- Born: 17 May 1968 (age 58) Herne, Germany
- Education: Ruhr University Bochum Max Planck Institute for Chemical Energy Conversion Ph.D. 1998
- Scientific career
- Fields: Inorganic Chemistry, Coordination Chemistry, Bioinorganic Chemistry
- Workplaces: Friedrich–Alexander University Erlangen–Nürnberg (FAU) University of California, San Diego
- Thesis: Molecular and Electronic Structure of High-Valent Transition-Metal Nitrido Complexes (1998)
- Doctoral advisor: Karl Wieghardt
- Other academic advisors: Christopher C. Cummins
- Doctoral students: Xile Hu
- Other notable students: Suzanne Bart
- Website: www.inorgchem2.nat.fau.de

= Karsten Meyer (chemist) =

German inorganic chemist (born 1968)

Karsten Meyer (born 17 May 1968 in Herne, Germany) is a German inorganic chemist and Chair of Inorganic and General Chemistry at the Friedrich-Alexander University of Erlangen-Nürnberg (FAU). His research involves the coordination chemistry of transition metals as well as uranium coordination chemistry, small molecule activation with these coordination complexes, and the synthesis of new chelating ligands. He is the 2017 recipient of the Elhuyar-Goldschmidt Award of the Spanish Royal Society of Chemistry, the Ludwig-Mond Award of the Royal Society of Chemistry, and the L.A. Chugaev Commemorative Medal of the Russian Academy of Sciences, among other awards. He also serves as an Associate Editor of the journal Organometallics since 2014.
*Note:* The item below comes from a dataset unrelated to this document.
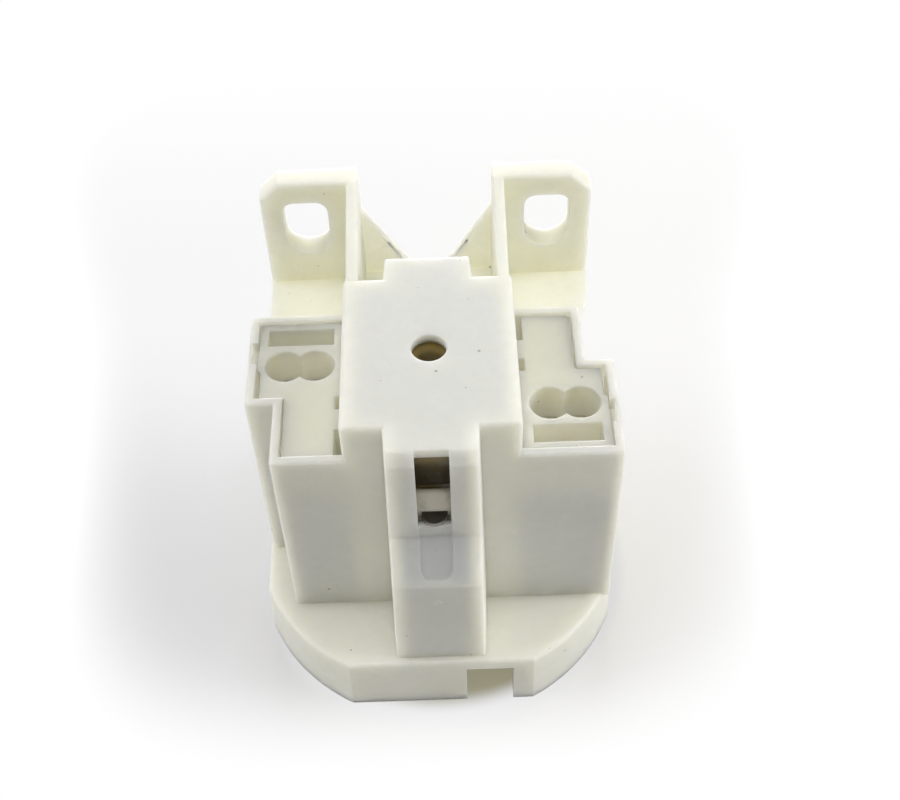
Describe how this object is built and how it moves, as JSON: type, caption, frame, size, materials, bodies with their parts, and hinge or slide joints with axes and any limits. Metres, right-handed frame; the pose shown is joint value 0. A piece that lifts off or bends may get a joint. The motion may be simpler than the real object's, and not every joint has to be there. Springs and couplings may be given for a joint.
{
  "type": "compact fluorescent lamp holder",
  "caption": "White push-in holder for a two-pin compact fluorescent lamp, with a tower, terminal pockets with wire entries, a skirt and upright fixing lugs.",
  "frame": {"origin": "on the lamp axis, in the plane of the skirt's open rim", "axes": "+Z along the lamp axis away from the lamp, +Y towards the fixing lugs, +X to the right seen from the front rib"},
  "size_m": [0.0408, 0.0453, 0.0432],
  "materials": {
    "housing_plastic": "satin",
    "insert_plastic": "satin",
    "spring_steel": "satin",
    "contact_brass": "satin",
    "leaf_steel": "satin"
  },
  "bodies": {
    "root": {"housing": "housing_plastic", "retention_spring": "spring_steel", "right_terminal_insert": "insert_plastic", "left_terminal_insert": "insert_plastic", "right_contact_strip": "contact_brass", "left_contact_strip": "contact_brass", "right_clamp_leaf": "leaf_steel", "left_clamp_leaf": "leaf_steel"}
  },
  "joints": []
}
== Early life and education ==
Meyer was born on 17 May 1968 in Herne, Germany. He studied chemistry at the Ruhr University Bochum, receiving his diploma (in chemistry) in May 1995. In summer 1995, Meyer then joined the laboratory of Professor Karl Wieghardt at the Max Planck Institute for Radiation Chemistry, where he worked on the synthesis of novel high-valent nitrido complexes of manganese, chromium and iron. These nitrido complexes were generated by the photolysis of the corresponding azido complexes. Meyer graduated in January 1998 with his Ph.D. He then moved to the Massachusetts Institute of Technology as a DFG Postdoctoral Fellow in 1998 to conduct research in the laboratory of Professor Christopher Cummins. AT MIT, Meyer worked on amido complexes of uranium with novel amido ligands and dinitrogen cleavage with heterobimetallic complexes of niobium and molybdenum.

== Independent career ==

In 2001, Meyer began his independent career as an assistant professor at the University of California, San Diego. Then in 2006, Meyer moved to the University of Erlangen-Nürnberg as the Chair of the Institute of Inorganic & General Chemistry.

== Research ==
Meyer's early work featured explored the coordination chemistry of uranium with small molecules such as carbon dioxide and light alkanes. Additionally, Meyer's group synthesized novel tripodal N-heterocyclic carbene ligands to stabilize reactive intermediates such as an iron(IV) nitride. In 2011, in collaboration with Prof. Jeremy M. Smith's group, Meyer achieved the first synthesis and characterization of a stable iron(V) nitride complex.

Other research highlights include:

- 2013: In collaboration with Prof. Ingo Krossing's group, the first crystallographic characterization of the 2-norbornyl cation, a prototypical non-classical carbocation whose exact structure has been debated for decades
- 2014: The synthesis of a novel tripodal redox-active ligand class, which was then used to stabilize a low-valent U(II) oxidation state complex
- 2016: The first example of a uranium-based electrocatalyst for the reduction of water to dihydrogen, and the investigation of its reaction mechanism

== Awards ==

- Hellman Fellow, Chris & Warren Hellman Young Faculty Award, 2002
- Faculty Career Development Award, Academic Senate, UCSD, 2003
- Alfred P. Sloan Research Fellowship, 2004
- Lifetime Honorary Member, Israel Chemical Society, 2009
- Visiting Professor at the University of Manchester, since 2009
- Japan Society for the Promotion of Science (JSPS) Award, 2009
- Dalton Transactions European / African Lectureship Award, 2010
- Fellow of the Royal Society of Chemistry, 2011
- JSPS Professorship, "Brain Circulation Project", Nagoya Institute of Technology, 2015
- Elhuyar-Goldschmidt Award, Spanish Royal Society of Chemistry, 2017
- Ludwig Mond Award, Royal Society of Chemistry, 2017
- L.A. Chugaev Commemorative Medal, Russian Academy of Sciences, 2017

== Professional memberships ==

- German Chemical Society (GDCh), since 1995
- American Chemical Society (ACS), since 1997
- Royal Society of Chemistry (RSC), since 2011

== Personal life ==
Meyer's hobbies include nature and macro photography, scuba diving, and driving his car on a closed circuit.